Keppel FELS in Singapore is project leader charged with detailed engineering. The Keppel Shipyard in Singapore is fabricating the mud module, shale shaker, and cantilever platform, while Arab Heavy Industries in Dubai supplied the 16 sponson blister blocks, four main risers, and auxiliary columns totaling over 3,000 metric tons (3,307 tons).

Upon rig arrival in Rotterdam, Keppel Verolme started removing the remaining equipment, including the drill floor. It then began pre-fabrication of some 1,000 tons (907 metric tons) of steel. Within a couple of months, the 16 bracings were delivered with 100% full penetration welds without deviation over a total welding length of more than 1,000 m (3,281 ft). The bracings were then painted and installed on the rig.

Next to the bracings Keppel Verolme fitted pontoon extensions, the auxiliary columns, and the mud module, with deck extensions. The yard also installed the new power module and accommodation block, and the 850-ton (771-metric-ton) derrick, including the drill floor, which Keppel Verolme had assembled.

Fred Olsen has secured a three-year contract for the refurbished rig from an Indian oil company for deepwater operations.

Pipelay conversion

This year, Keppel Verolme is celebrating its 50th anniversary. Since 1975, it has repaired, modified, converted, and constructed a large number of drilling rigs and other offshore vessels. This year, the team in Rotterdam has been working on three more showcase construction projects.

Late in 2005, an integrated Allseas and Keppel Verolme project team was created to convert the 225-m (738-ft) long bulk carrierGeeview into the dynamic positioning pipelay vessel Audacia. After removal of the deckhouse, an entirely new accommodation block was installed, complete with bridge. In addition, the main deck was closed and a fully covered pipe firing line was constructed.

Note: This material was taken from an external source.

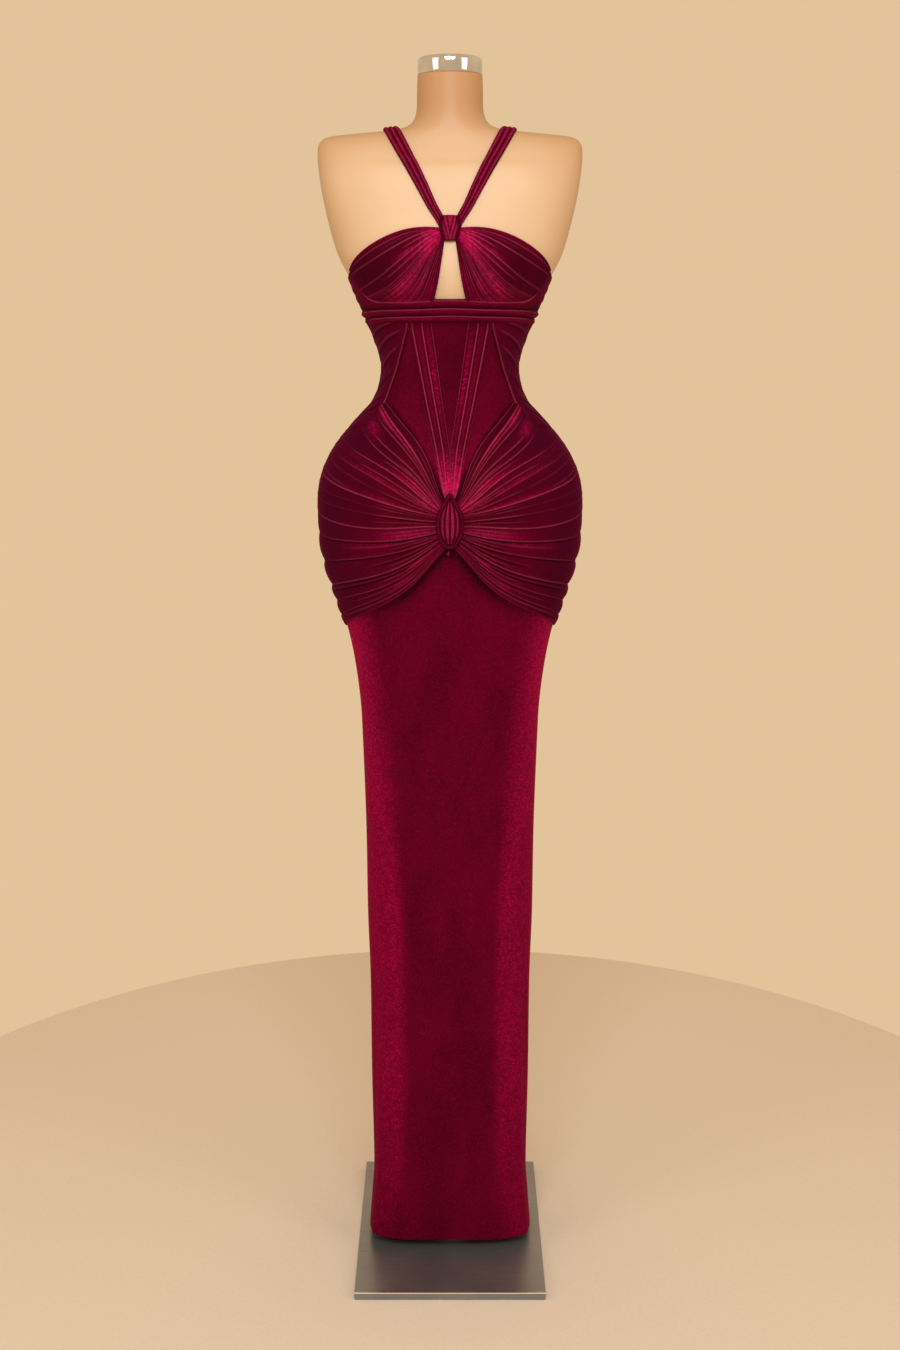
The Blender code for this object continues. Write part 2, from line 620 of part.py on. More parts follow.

Keppel Verolme installed operating equipment below deck for the newly fitted series of fixed and retractable thrusters, and three new engine rooms were built and equipped to supply power for all pipelay and DP systems. A giant stinger handling frame also was installed on the vessel’s bow early this year, followed by the 112-m (367-ft) long stinger. The vessel was due to start commissioning trials this summer.

After the successful outfitting of the FPSOSevan Piranema in 2006, Sevan Marine assigned Keppel Verolme similar work on the Sevan Hummingbird, destined for duty on Venture Production’s Chestnut oil field in the UK central North Sea. The unit arrived at the yard this spring as an empty steel hull which had been built in China.

Subsequent outfitting has included the installation of a central shaft with pump modules, process modules and mechanical equipment, installation of piping, electrical, hydraulic, and instrumentation systems, and complete outfitting of the accommodation block with heating, ventilation, and air conditioning equipment, and related architectural works.

Last month, the yard was due to start building the semisubmersible heavy lift decommissioning vesselMPU Heavy Lifter, developed by MPU Offshore Lift ASA. This project follows a four-year partnership between MPU and Keppel Verolme to develop an innovative, cost-efficient single-lift solution for oil and gas platform removals throughout the world, but particularly in the North Sea.

Keppel Verolme will perform the marine outfitting works and will build the accommodation block, as well as fabricating and installing steelwork and equipment for the topsides/jacket lifting systems. MPU has contracted Van Hattum en Blankevoort & Bam to build the concrete substructure in Keppel Verolme’s dry dock, which will be modified for this purpose with a second position for the intermediate dock-gate. This should give the yard added flexibility for docking two or three units simultaneously.